Return exactly and only these lines: the first of the listing through the one containing "[Set-screw hole] */".

**SUPPLIED MATERIAL**.
========================
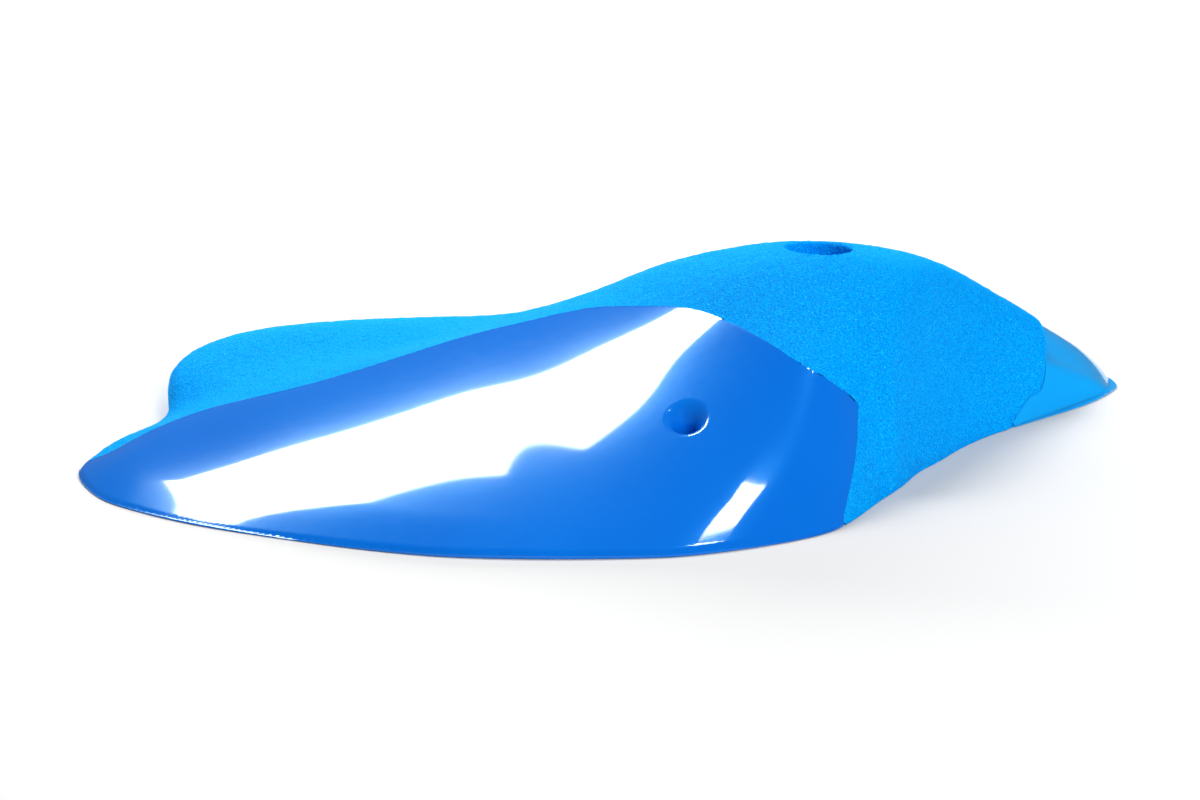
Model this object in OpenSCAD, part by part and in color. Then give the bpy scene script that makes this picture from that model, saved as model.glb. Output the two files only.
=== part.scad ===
// Dual-texture climbing hold: grainy cast body with two glossy zones, for one central bolt and one
// set screw. Frame: origin on the bolt axis at the flat back, +Z out of the wall, +X towards the
// short horn end, +Y towards the far side. Millimetres.

/* [Overall size] */

// Length of the hold along X, tip of the long arm to tip of the horn
hold_l = 351; // [280:1:430]
// Width of the hold along Y, front edge to far edge
hold_w = 226; // [180:1:275]
// Height of the crown above the back
hold_h = 63; // [52:0.5:76]

/* [Gloss panels] */

// Thickness of the front gloss panel, measured along Z
panel_t = 3.2; // [2.4:0.1:5]
// Height of the plain edge that the front panel shows at the wall
edge_h = 2; // [1.4:0.1:3]
// Gap left for the bond between a gloss panel and the body
bond_gap = 0.2; // [0.1:0.05:0.4]

/* [Bolt hole] */

// Diameter of the bolt bore
bolt_d = 11; // [9:0.5:13]
// Diameter of the recess for the bolt head
recess_d = 22; // [19:0.5:26]
// Height of the washer seat above the back
seat_z = 22; // [16:1:30]
// Thickness of the steel washer
washer_t = 2.5; // [1.5:0.1:4]
// How far the steel washer reaches under the wall of the recess, so that the casting holds it
washer_grip = 2; // [1:0.25:3]
// Clearance between the washer and the casting
washer_gap = 0.1; // [0.05:0.05:0.3]

/* [Set-screw hole] */

// Distance of the set screw from the bolt axis along X
screw_x = -46; // [-60:1:-30]
// Distance of the set screw from the bolt axis along Y
screw_y = -75; // [-85:1:-65]
// Diameter of the set-screw bore
screw_d = 6.4; // [5:0.2:8]
// Diameter of the funnel at its mouth
funnel_d = 13; // [10:0.5:16]
// Depth of the funnel below the surface
funnel_h = 4.5; // [3:0.5:7]

/* [Hollow back] */

// Wall left between the back cavity and the outer surface
wall_t = 9; // [7:0.5:12]
// Width of the flat rim that rests on the wall
rim_w = 9; // [7:0.5:14]
// Thickness of the ribs
rib_t = 4; // [3:0.5:6]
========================
**FINISHED TASK**.
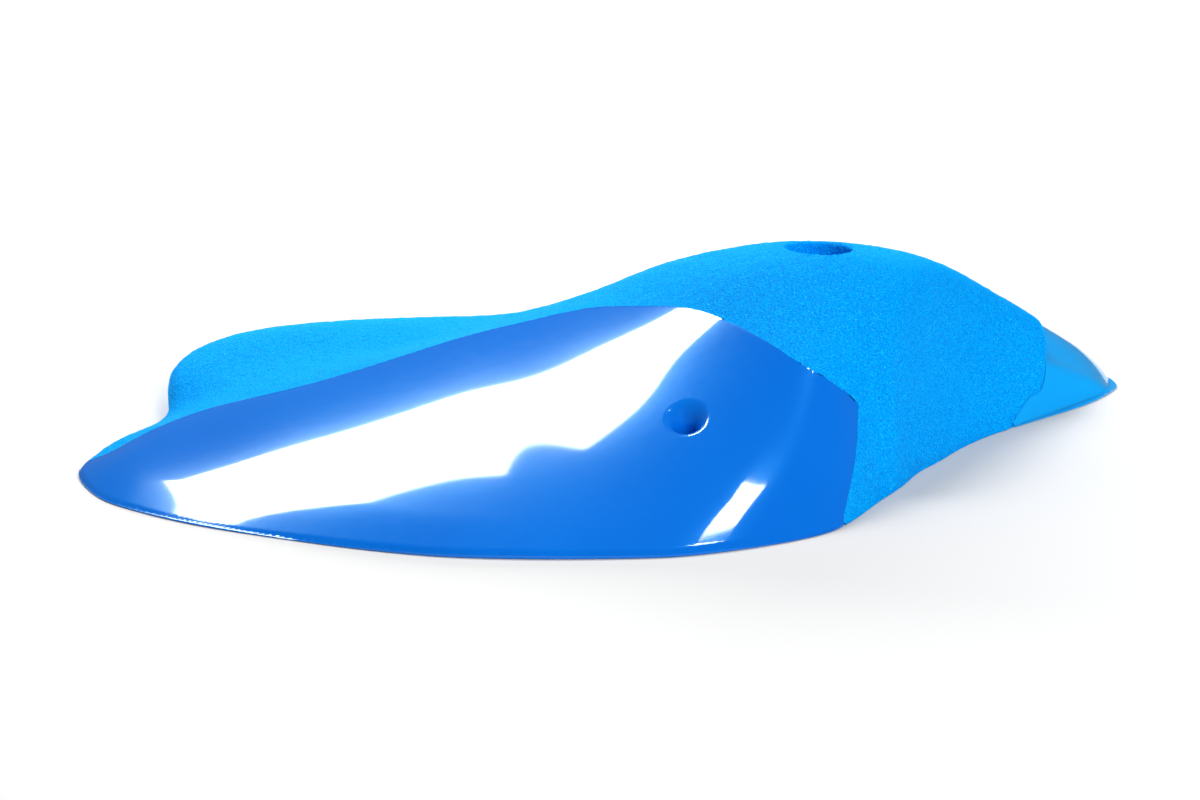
Model this object in OpenSCAD, part by part and in color. Then give the bpy scene script that makes this picture from that model, saved as model.glb. Output the two files only.
=== part.scad ===
// Dual-texture climbing hold: grainy cast body with two glossy zones, for one central bolt and one
// set screw. Frame: origin on the bolt axis at the flat back, +Z out of the wall, +X towards the
// short horn end, +Y towards the far side. Millimetres.

/* [Overall size] */

// Length of the hold along X, tip of the long arm to tip of the horn
hold_l = 351; // [280:1:430]
// Width of the hold along Y, front edge to far edge
hold_w = 226; // [180:1:275]
// Height of the crown above the back
hold_h = 63; // [52:0.5:76]

/* [Gloss panels] */

// Thickness of the front gloss panel, measured along Z
panel_t = 3.2; // [2.4:0.1:5]
// Height of the plain edge that the front panel shows at the wall
edge_h = 2; // [1.4:0.1:3]
// Gap left for the bond between a gloss panel and the body
bond_gap = 0.2; // [0.1:0.05:0.4]

/* [Bolt hole] */

// Diameter of the bolt bore
bolt_d = 11; // [9:0.5:13]
// Diameter of the recess for the bolt head
recess_d = 22; // [19:0.5:26]
// Height of the washer seat above the back
seat_z = 22; // [16:1:30]
// Thickness of the steel washer
washer_t = 2.5; // [1.5:0.1:4]
// How far the steel washer reaches under the wall of the recess, so that the casting holds it
washer_grip = 2; // [1:0.25:3]
// Clearance between the washer and the casting
washer_gap = 0.1; // [0.05:0.05:0.3]

/* [Set-screw hole] */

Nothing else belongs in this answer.